>>>

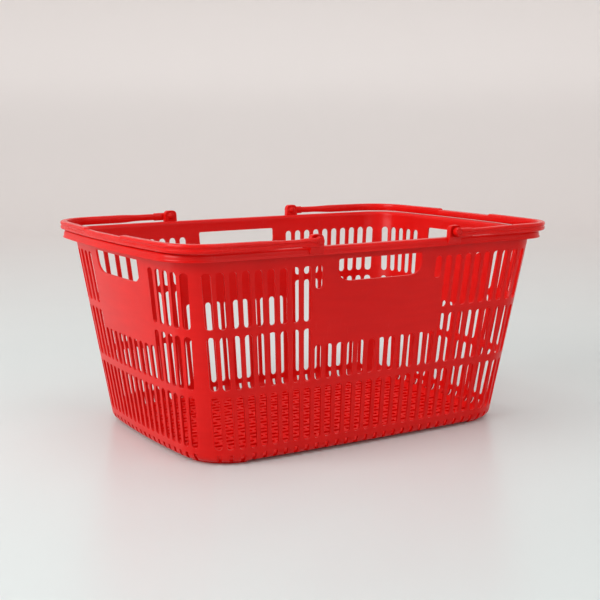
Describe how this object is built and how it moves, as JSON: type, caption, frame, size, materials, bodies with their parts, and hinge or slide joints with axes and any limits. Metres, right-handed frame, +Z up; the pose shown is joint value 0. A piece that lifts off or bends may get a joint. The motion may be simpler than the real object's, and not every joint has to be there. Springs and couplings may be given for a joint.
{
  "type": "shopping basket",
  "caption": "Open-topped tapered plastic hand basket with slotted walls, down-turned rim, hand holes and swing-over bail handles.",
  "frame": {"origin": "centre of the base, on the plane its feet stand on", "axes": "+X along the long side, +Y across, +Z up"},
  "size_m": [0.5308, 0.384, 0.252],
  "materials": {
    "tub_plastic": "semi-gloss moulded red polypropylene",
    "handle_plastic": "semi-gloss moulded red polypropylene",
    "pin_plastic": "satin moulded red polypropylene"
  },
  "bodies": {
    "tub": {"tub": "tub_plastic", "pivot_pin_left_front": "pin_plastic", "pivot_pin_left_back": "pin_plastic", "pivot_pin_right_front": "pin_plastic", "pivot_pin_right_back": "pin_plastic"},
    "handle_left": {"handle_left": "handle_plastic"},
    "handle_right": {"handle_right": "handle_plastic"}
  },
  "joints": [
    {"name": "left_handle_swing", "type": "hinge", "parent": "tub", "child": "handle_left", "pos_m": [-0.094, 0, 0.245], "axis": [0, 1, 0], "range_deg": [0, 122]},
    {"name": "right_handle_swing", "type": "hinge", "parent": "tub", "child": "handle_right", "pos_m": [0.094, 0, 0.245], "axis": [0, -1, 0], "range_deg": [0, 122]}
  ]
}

<<<

INSTRUCTIONS TO FOLLOW =>
Where a line holds the string "caption", copy that line.

SOLVED EXERCISE =>
Describe how this object is built and how it moves, as JSON: type, caption, frame, size, materials, bodies with their parts, and hinge or slide joints with axes and any limits. Metres, right-handed frame, +Z up; the pose shown is joint value 0. A piece that lifts off or bends may get a joint. The motion may be simpler than the real object's, and not every joint has to be there. Springs and couplings may be given for a joint.
  "caption": "Open-topped tapered plastic hand basket with slotted walls, down-turned rim, hand holes and swing-over bail handles.",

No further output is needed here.